STEVE INSKEEP, HOST:
Here's one of the ways that Americans have marked the death toll from COVID, which is now over 700,000 people in the United States.
RACHEL MARTIN, HOST:
The National Cathedral here in Washington, D.C., yesterday rang a bell for each thousand people lost.
JAN NAYLOR: Every death, every person is worthy of our remembrance and our grieving.
INSKEEP: Reverend Jan Naylor of Washington National Cathedral says the church has done this each time the death toll goes up another 100,000.
NAYLOR: We would never have imagined we would be here at 200,000, 300,000, 400,000, 500,000, 600,000 and today at 700,000. It's just heartbreaking.
MARTIN: For more than an hour, the cathedral's bells rang out across the nation's capital and virtually through a livestream.
NAYLOR: It's incredibly important that we not become numb to the magnitude of the loss of each individual life.
(SOUNDBITE OF BELL)
MARTIN: Even if you haven't lost someone personally, millions of Americans have, including Reverend Naylor herself.

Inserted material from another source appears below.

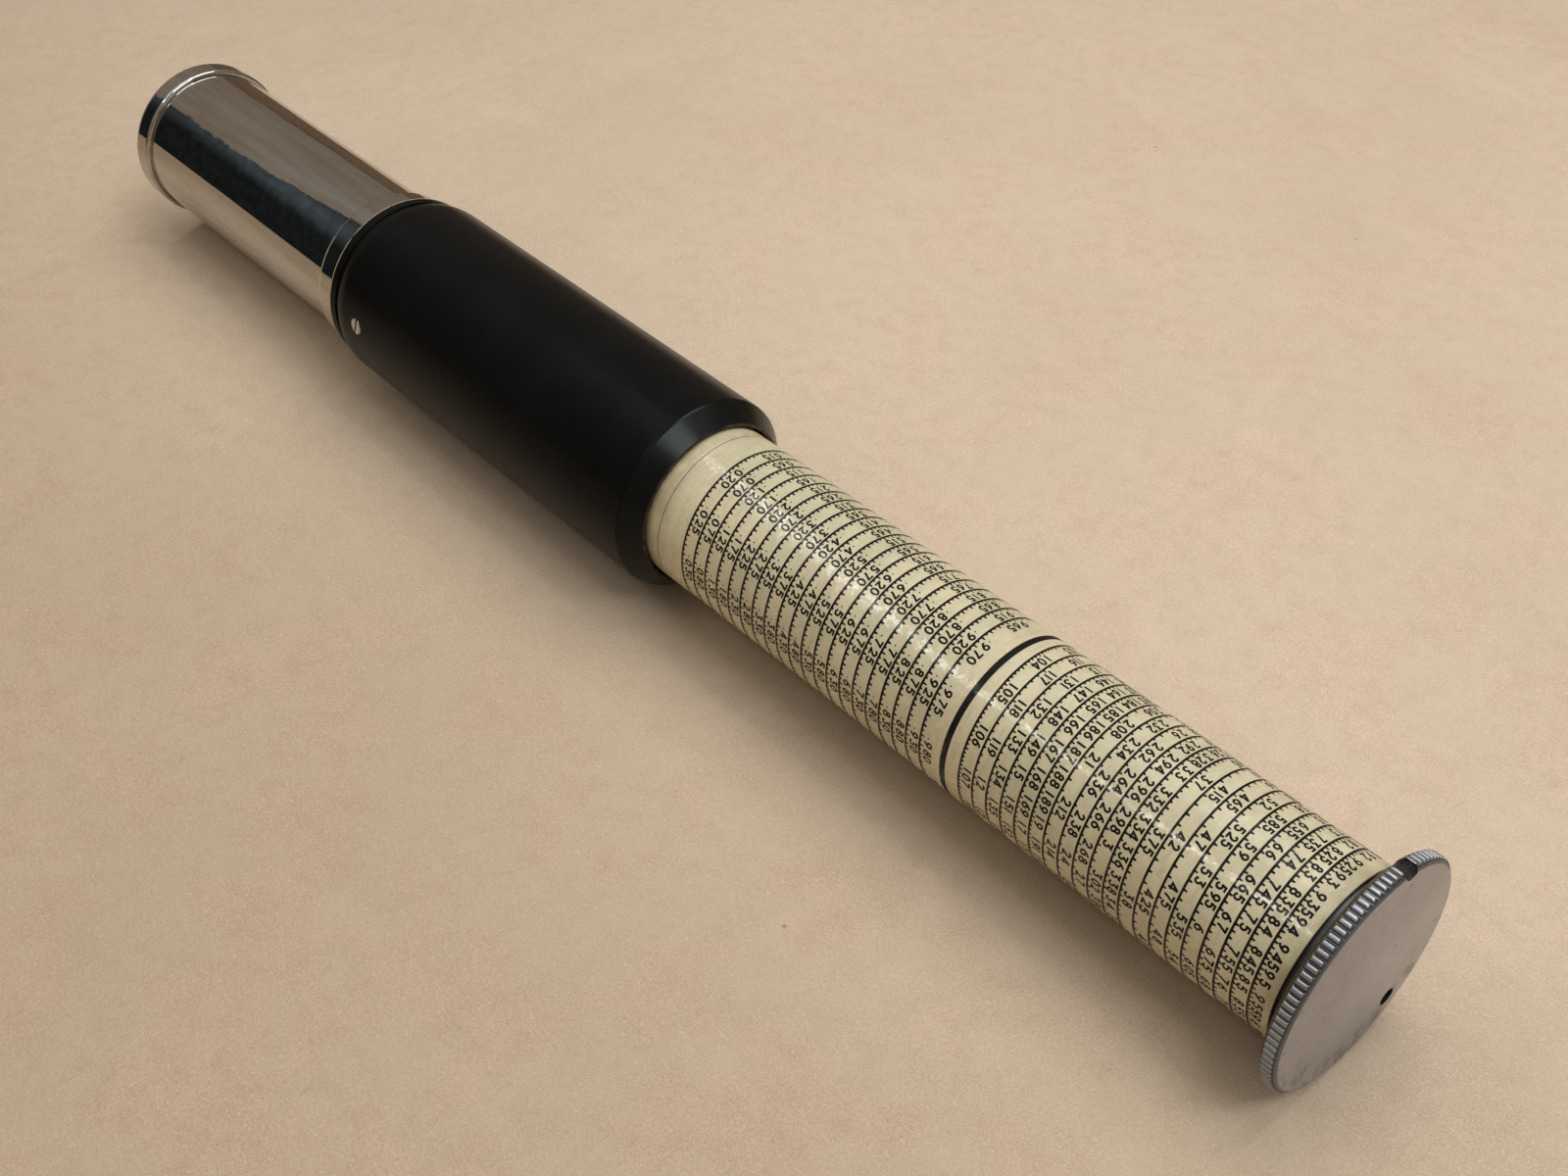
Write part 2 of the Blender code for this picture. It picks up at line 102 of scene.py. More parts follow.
# Materials
class Look:
    """A Principled material with helpers that add nodes to it."""

    def __init__(self, name, colour, roughness, metallic=0.0):
        self.material = bpy.data.materials.new(name)
        self.material.use_nodes = True
        self.tree = self.material.node_tree
        self.shader = self.tree.nodes["Principled BSDF"]
        self.set("Base Color", (*colour, 1.0))
        self.set("Roughness", roughness)
        self.set("Metallic", metallic)
        self.place = self.add("ShaderNodeTexCoord").outputs["Object"]
        self.x, self.y, self.z = self.parts(self.place)

    def set(self, socket, value):
        """Sets a number or a colour that is the same all over the surface."""
        self.shader.inputs[socket].default_value = value

    def add(self, kind, **settings):
        node = self.tree.nodes.new(kind)
        for key, value in settings.items():
            setattr(node, key, value)
        return node

    def link(self, a, b):
        self.tree.links.new(a, b)

    def parts(self, vector):
        node = self.add("ShaderNodeSeparateXYZ")
        self.link(vector, node.inputs[0])
        return node.outputs[0], node.outputs[1], node.outputs[2]

    def math(self, operation, a, b=None, clamp=False):
        node = self.add("ShaderNodeMath", operation=operation, use_clamp=clamp)
        for socket, value in zip(node.inputs, (a, b)):
            if value is None:
                continue
            if isinstance(value, (int, float)):
                socket.default_value = value
            else:
                self.link(value, socket)
        return node.outputs[0]

    def times(self, a, b):
        return self.math("MULTIPLY", a, b)

    def plus(self, a, b):
        return self.math("ADD", a, b)

    def minus(self, a, b):
        return self.math("SUBTRACT", a, b)

    def step(self, value, low, high, out_low=0.0, out_high=1.0):
        """Passes smoothly from one number to another as a value goes from low to high."""
        node = self.add("ShaderNodeMapRange", interpolation_type="SMOOTHSTEP")
        self.link(value, node.inputs["Value"])
        node.inputs["From Min"].default_value = low
        node.inputs["From Max"].default_value = high
        node.inputs["To Min"].default_value = out_low
        node.inputs["To Max"].default_value = out_high
        return node.outputs[0]

    def stretch(self, x, y, z, place=None):
        node = self.add("ShaderNodeVectorMath", operation="MULTIPLY")
        self.link(place or self.place, node.inputs[0])
        node.inputs[1].default_value = (x, y, z)
        return node.outputs[0]

    def noise(self, scale, detail=4.0, roughness=0.55, vector=None):
        node = self.add("ShaderNodeTexNoise")
        node.inputs["Scale"].default_value = scale
        node.inputs["Detail"].default_value = detail
        node.inputs["Roughness"].default_value = roughness
        self.link(vector or self.place, node.inputs["Vector"])
        return node.outputs["Fac"]

    def cells(self, scale):
        node = self.add("ShaderNodeTexVoronoi")
        node.inputs["Scale"].default_value = scale
        self.link(self.place, node.inputs["Vector"])
        return node.outputs["Distance"]

    def along(self):
        """Distance along the axis from the handle's closed end, in millimetres."""
        return self.times(self.minus(self.x, START), 1.0 / MM)

    def radius(self):
        """Distance from the axis, in millimetres."""
        z = self.minus(self.z, AXIS)
        square = self.plus(self.times(self.y, self.y), self.times(z, z))
        return self.times(self.math("SQRT", square), 1.0 / MM)

    def near(self, value, centre, width):
        """1 at a value, falling to 0 at a distance from it."""
        gap = self.math("ABSOLUTE", self.minus(value, centre))
        return self.step(gap, 0.0, width, 1.0, 0.0)

    def mix(self, factor, a, b, blend="MIX"):
        node = self.add("ShaderNodeMix", data_type="RGBA", blend_type=blend)
        self.link(factor, node.inputs[0])
        for socket, value in ((node.inputs[6], a), (node.inputs[7], b)):
            if isinstance(value, tuple):
                socket.default_value = (*value, 1.0)
            else:
                self.link(value, socket)
        return node.outputs[2]

    def layers(self, colour, rows):
        """Lays colours over one another, each by its value, low, high and greatest share."""
        for value, low, high, share, over in rows:
            colour = self.mix(self.step(value, low, high, 0.0, share), colour, over)
        return colour

    def colour(self, value):
        self.link(value, self.shader.inputs["Base Color"])

    def rough(self, value):
        self.link(value, self.shader.inputs["Roughness"])

    def bump(self, height, depth, strength=1.0, coat=False):
        """Bump from a height, with its depth in millimetres."""
        node = self.add("ShaderNodeBump")
        node.inputs["Strength"].default_value = strength
        node.inputs["Distance"].default_value = depth * MM
        self.link(height, node.inputs["Height"])
        self.link(node.outputs[0], self.shader.inputs["Normal"])
        if coat:
            self.link(node.outputs[0], self.shader.inputs["Coat Normal"])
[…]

NAYLOR: The very first funeral that I participated in was one of our Cathedral community colleagues.
(SOUNDBITE OF BELL)
NAYLOR: It was the first of what would become way too many virtual funerals that we did in the Cathedral. And she was a dear friend, and I preached at that service. And it was hard.
INSKEEP: The National Cathedral's act did in sound what another display did visually - 700,000 white flags on the National Mall, which reminded Naylor of another national symbol.
NAYLOR: Just as anyone who visits Arlington Cemetery and sees row after row after row of the headstones recognizes the sacrifice and collective loss.
(SOUNDBITE OF BELL)
INSKEEP: Yesterday, people across Washington, D.C., heard the sound of the bells.